That matrix is symmetric. It is a consequence of linear algebra that a symmetric matrix is orthogonally diagonalizable. That means there are two perpendicular directions upon which that matrix acts as scaling by $\lambda_1$ and by $\lambda_2$.
These $\lambda_i$ represent the quadratic coefficient of a parabolic approximation to the function $f$ at $(x_0,y_0)$ as you move through in the direction of each eigenspace. Since you already are looking at a critical point, the quadratic approximation is reaching its tip at $(x_0,y_0)$. If the two $\lambda_i$ are opposite in sign, you will have two parabolas orthogonal to each other opening in different directions, clearly creating a saddle. If you have two $\lambda_i$ that are of the same sign, then depending on that sign you either have a max or a min.
But the determinant of a $2\times2$ matrix works out to be the same thing as the product of the two eigenvalues. So you can see how a negative determinant implies $\lambda_i$ of opposite sign, which implies a saddle point, and a positive determinant similarly implies either a max or a min.

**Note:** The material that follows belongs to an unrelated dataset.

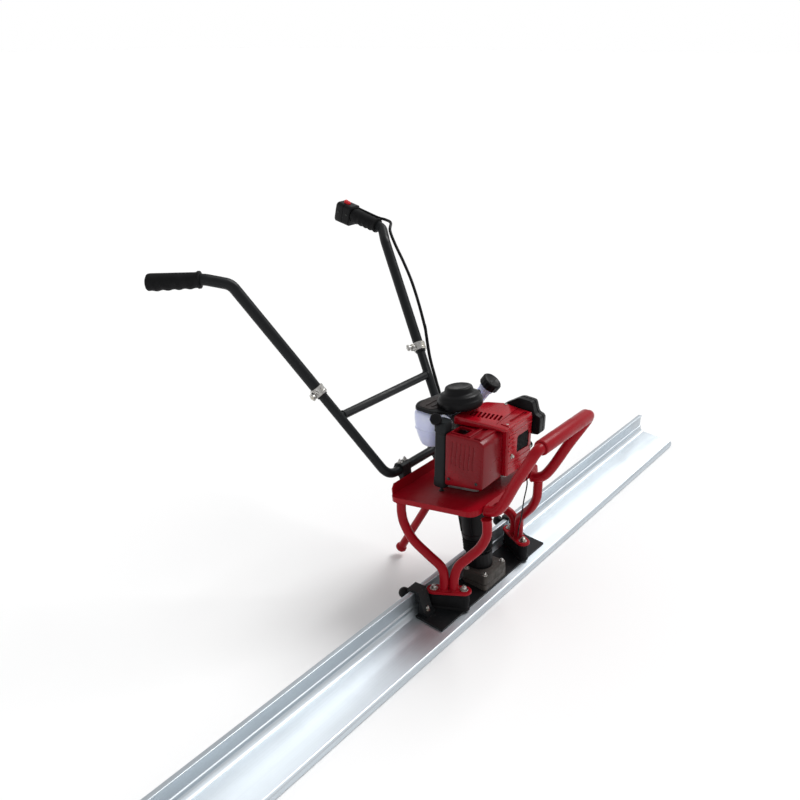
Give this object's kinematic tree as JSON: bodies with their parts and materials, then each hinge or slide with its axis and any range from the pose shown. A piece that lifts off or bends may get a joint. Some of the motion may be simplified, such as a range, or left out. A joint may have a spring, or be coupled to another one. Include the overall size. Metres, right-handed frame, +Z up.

Locally at any $(x_0,y_0)$, there is a higher dimensional version of the Taylor series, grouped here by increasing order of derivative:
$$\begin{align*}
f(x,y)&=f(x_0,y_0)+\Big[f_x(x_0,y_0)\cdot(x-x_0)+f_y(x_0,y_0)\cdot(y-y_0)\Big]\\
&\phantom{{}={}}+\frac12\Big[f_{xx}(x_0,y_0)\cdot(x-x_0)^2+f_{xy}(x_0,y_0)\cdot(x-x_0)(y-y_0)\\
&\phantom{{}={}}+f_{yx}(x_0,y_0)\cdot(y-y_0)(x-x_0)+f_{yy}(x_0,y_0)\cdot(y-y_0)^2\Big]+\cdots\\
&=f(x_0,y_0)+\nabla f(x_0,y_0)\cdot\left((x,y)-(x_0,y_0)\right)^T\\
&\phantom{{}={}}+\frac12\left((x,y)-(x_0,y_0)\right)\cdot H(x_0,y_0)\cdot\left((x,y)-(x_0,y_0)\right)^T+\cdots
\end{align*}$$
When you are at a critical point, this simplifies to
$$\begin{align*}
f(x,y)&=f(x_0,y_0)+\frac12\left((x,y)-(x_0,y_0)\right)\cdot H(x_0,y_0)\cdot\left((x,y)-(x_0,y_0)\right)^T+\cdots
\end{align*}$$
And if we could change coordinates to an $s$ and $t$ variable that run in the directions of $H$'s eigenspaces, based at the critical point, we'd just have
$$f(s;t)=f(0;0)+\frac12\lambda_1s^2+\frac12\lambda_2t^2+\cdots$$ which I hope helps to see the parabolas and the role of the eigenvalues of $H$.
Best Answer
The reason why regular college textbooks don't justify why this works, is because the proof is too advanced. You cannot get 20 year old college kids, who are taking their 3rd course in Calculus, to truly understand it. You need to dig deeper and check out Real Analysis textbooks. Find a Real Analysis textbook, go to the multivariate part, and you'll find a proof.
A hint on maybe finding some intuitive answer about why this works: on YouTube there's a playlist called Khan Academy multivariate calculus which is taught by Grant Sanderson, the man behind the 3Blue1Brown YouTube channel. Search for the video about the second derivative test, and you will probably have your answer. Grant likes to give intuitive explanations about why things are the way they are instead of just hammering the proof on your soul.